Edward Wright, who made the voyage with the Earl of Cumberland in 1589, was, however, the mathematician whose labours were most serviceable to the navigator, for he discovered the projection for sea charts which is generally attributed to Mercator. In 1599 he published a book in which he fully explains the principle of the projection, and gives a table of meridional parts. Wright also worked, in conjunction with the geometrician, Henry Briggs, to introduce the use of logarithms. He translated Lord Napier's “Logarithmorum Descriptio," which was published by his son Samuel, while Briggs undertook a journey to Edinburgh to discuss the matter with Napier, and, in 1624, gave his work on logarithmic arithmetic to the world. Briggs's tables for the improvement of navigation were published in 1610, with the second edition of Wright's book.

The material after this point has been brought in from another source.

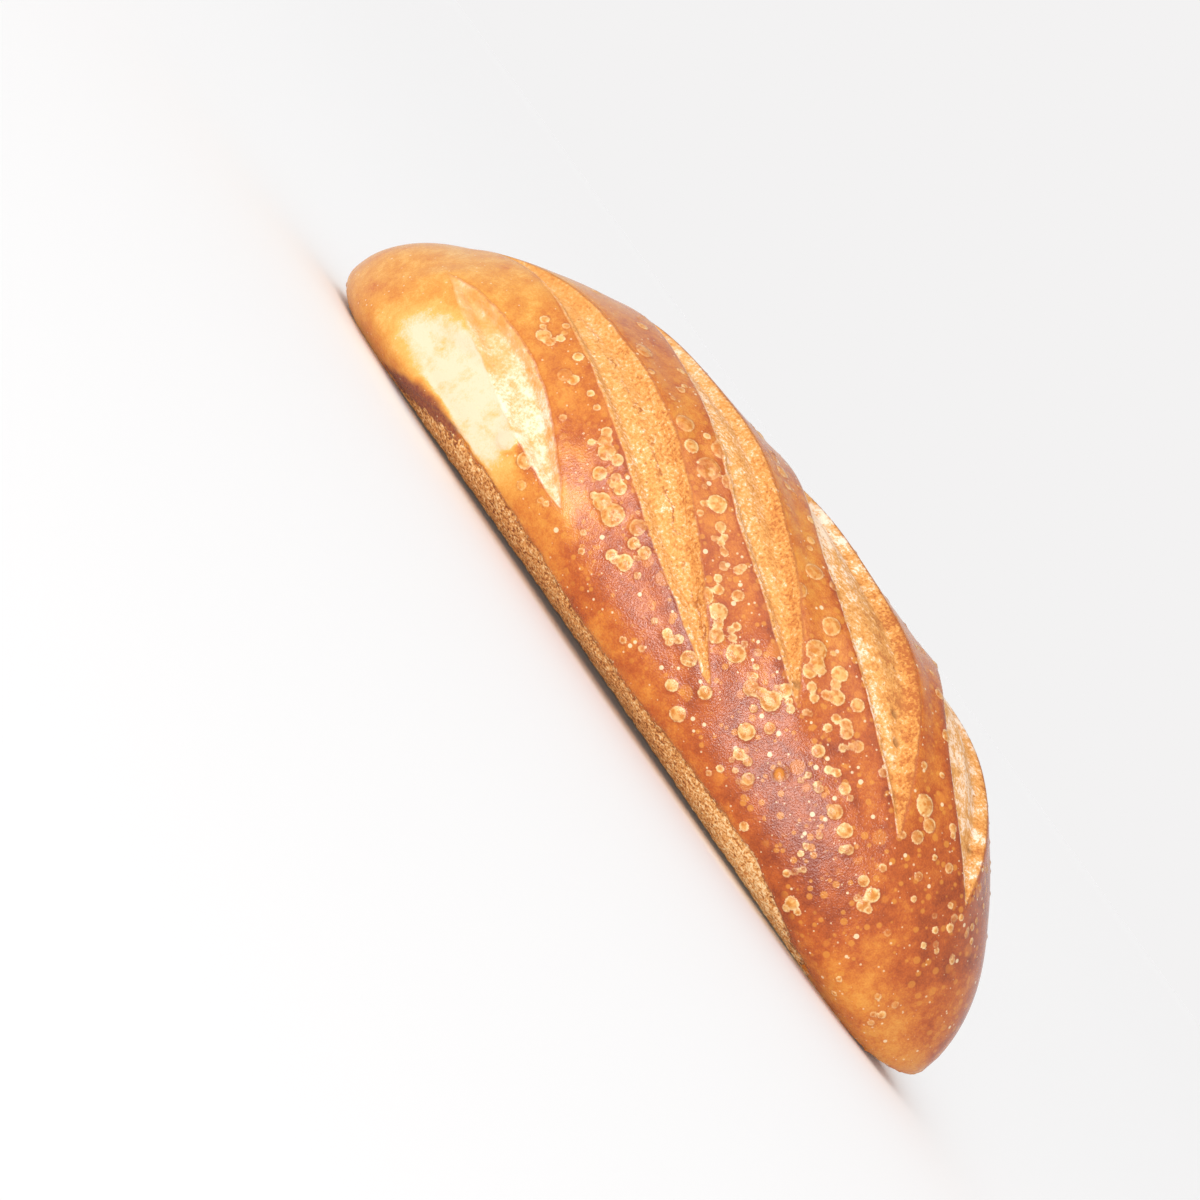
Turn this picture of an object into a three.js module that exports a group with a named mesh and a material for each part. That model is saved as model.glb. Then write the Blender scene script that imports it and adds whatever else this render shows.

Terrestrial magnetism was also studied in England, with useful practical results, during the reign of Elizabeth; and the variation of the compass has been observed since 1580. In 1581 William Borough published his "Discourse of the Magnetic Needle;" and "The New Attractive," by Robert Norman, announced in 1585 the discovery of the dip of the needle. But the great work on the magnet, in those days, was written by Dr. Gilbert, of Colchester, in 1600. This author was the first to point out the magnetic properties of the earth, and to show that the earth, by its directive force, performed, relatively to the compass needle, the office of a real magnet.